-- START --

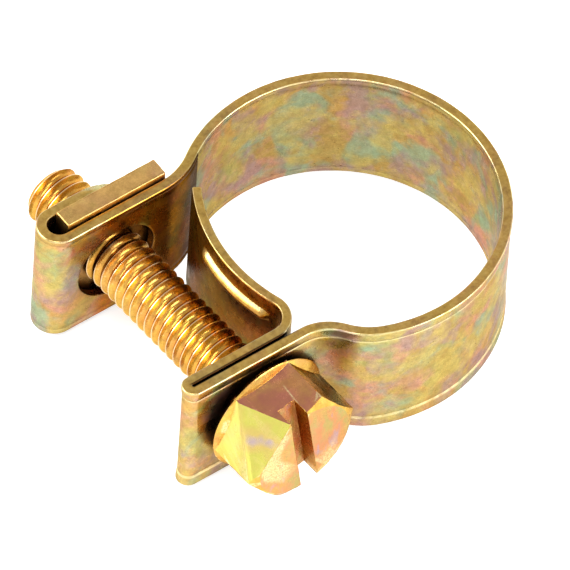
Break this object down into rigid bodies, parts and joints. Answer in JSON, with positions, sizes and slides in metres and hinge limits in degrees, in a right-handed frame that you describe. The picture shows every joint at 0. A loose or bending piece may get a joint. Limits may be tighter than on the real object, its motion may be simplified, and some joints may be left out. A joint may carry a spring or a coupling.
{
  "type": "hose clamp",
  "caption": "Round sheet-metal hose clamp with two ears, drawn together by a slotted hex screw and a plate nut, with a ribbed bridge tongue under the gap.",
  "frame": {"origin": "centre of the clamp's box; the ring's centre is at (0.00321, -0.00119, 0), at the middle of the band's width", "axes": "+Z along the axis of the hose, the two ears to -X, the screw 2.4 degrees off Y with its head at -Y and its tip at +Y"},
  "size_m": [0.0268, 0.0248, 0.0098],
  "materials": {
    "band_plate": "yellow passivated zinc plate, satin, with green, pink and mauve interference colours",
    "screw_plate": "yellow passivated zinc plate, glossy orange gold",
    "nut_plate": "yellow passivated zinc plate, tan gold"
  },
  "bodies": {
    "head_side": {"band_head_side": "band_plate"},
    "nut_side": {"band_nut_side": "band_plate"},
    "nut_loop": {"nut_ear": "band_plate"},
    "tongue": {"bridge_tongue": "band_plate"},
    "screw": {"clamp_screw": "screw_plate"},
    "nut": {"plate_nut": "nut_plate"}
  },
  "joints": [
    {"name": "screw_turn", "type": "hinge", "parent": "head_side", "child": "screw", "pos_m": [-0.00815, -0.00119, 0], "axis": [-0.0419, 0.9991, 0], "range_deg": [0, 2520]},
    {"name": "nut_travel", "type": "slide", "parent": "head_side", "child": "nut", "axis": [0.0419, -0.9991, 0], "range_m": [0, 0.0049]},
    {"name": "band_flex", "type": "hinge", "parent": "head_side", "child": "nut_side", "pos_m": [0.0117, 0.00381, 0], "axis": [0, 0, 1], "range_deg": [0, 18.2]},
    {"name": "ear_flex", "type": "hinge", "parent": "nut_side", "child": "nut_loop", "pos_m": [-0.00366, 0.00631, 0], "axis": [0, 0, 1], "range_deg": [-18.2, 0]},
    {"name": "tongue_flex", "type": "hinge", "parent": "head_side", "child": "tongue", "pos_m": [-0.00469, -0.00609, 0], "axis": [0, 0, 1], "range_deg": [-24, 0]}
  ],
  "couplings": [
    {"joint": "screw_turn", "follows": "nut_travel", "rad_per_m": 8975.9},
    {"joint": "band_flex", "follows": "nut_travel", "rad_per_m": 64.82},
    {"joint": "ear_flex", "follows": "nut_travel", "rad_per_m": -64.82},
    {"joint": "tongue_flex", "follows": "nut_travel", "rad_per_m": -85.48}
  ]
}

-- END --

→ **THE PROBLEM**
Extract all of the data above without altering anything.

→ **ANSWER TO THIS PROBLEM**
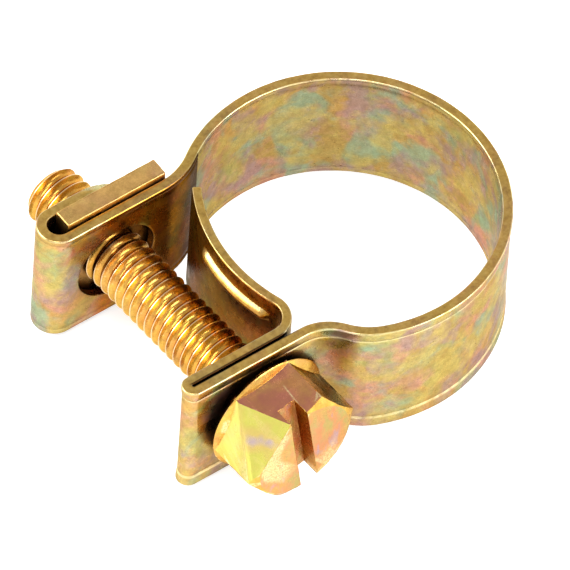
Break this object down into rigid bodies, parts and joints. Answer in JSON, with positions, sizes and slides in metres and hinge limits in degrees, in a right-handed frame that you describe. The picture shows every joint at 0. A loose or bending piece may get a joint. Limits may be tighter than on the real object, its motion may be simplified, and some joints may be left out. A joint may carry a spring or a coupling.
{
  "type": "hose clamp",
  "caption": "Round sheet-metal hose clamp with two ears, drawn together by a slotted hex screw and a plate nut, with a ribbed bridge tongue under the gap.",
  "frame": {"origin": "centre of the clamp's box; the ring's centre is at (0.00321, -0.00119, 0), at the middle of the band's width", "axes": "+Z along the axis of the hose, the two ears to -X, the screw 2.4 degrees off Y with its head at -Y and its tip at +Y"},
  "size_m": [0.0268, 0.0248, 0.0098],
  "materials": {
    "band_plate": "yellow passivated zinc plate, satin, with green, pink and mauve interference colours",
    "screw_plate": "yellow passivated zinc plate, glossy orange gold",
    "nut_plate": "yellow passivated zinc plate, tan gold"
  },
  "bodies": {
    "head_side": {"band_head_side": "band_plate"},
    "nut_side": {"band_nut_side": "band_plate"},
    "nut_loop": {"nut_ear": "band_plate"},
    "tongue": {"bridge_tongue": "band_plate"},
    "screw": {"clamp_screw": "screw_plate"},
    "nut": {"plate_nut": "nut_plate"}
  },
  "joints": [
    {"name": "screw_turn", "type": "hinge", "parent": "head_side", "child": "screw", "pos_m": [-0.00815, -0.00119, 0], "axis": [-0.0419, 0.9991, 0], "range_deg": [0, 2520]},
    {"name": "nut_travel", "type": "slide", "parent": "head_side", "child": "nut", "axis": [0.0419, -0.9991, 0], "range_m": [0, 0.0049]},
    {"name": "band_flex", "type": "hinge", "parent": "head_side", "child": "nut_side", "pos_m": [0.0117, 0.00381, 0], "axis": [0, 0, 1], "range_deg": [0, 18.2]},
    {"name": "ear_flex", "type": "hinge", "parent": "nut_side", "child": "nut_loop", "pos_m": [-0.00366, 0.00631, 0], "axis": [0, 0, 1], "range_deg": [-18.2, 0]},
    {"name": "tongue_flex", "type": "hinge", "parent": "head_side", "child": "tongue", "pos_m": [-0.00469, -0.00609, 0], "axis": [0, 0, 1], "range_deg": [-24, 0]}
  ],
  "couplings": [
    {"joint": "screw_turn", "follows": "nut_travel", "rad_per_m": 8975.9},
    {"joint": "band_flex", "follows": "nut_travel", "rad_per_m": 64.82},
    {"joint": "ear_flex", "follows": "nut_travel", "rad_per_m": -64.82},
    {"joint": "tongue_flex", "follows": "nut_travel", "rad_per_m": -85.48}
  ]
}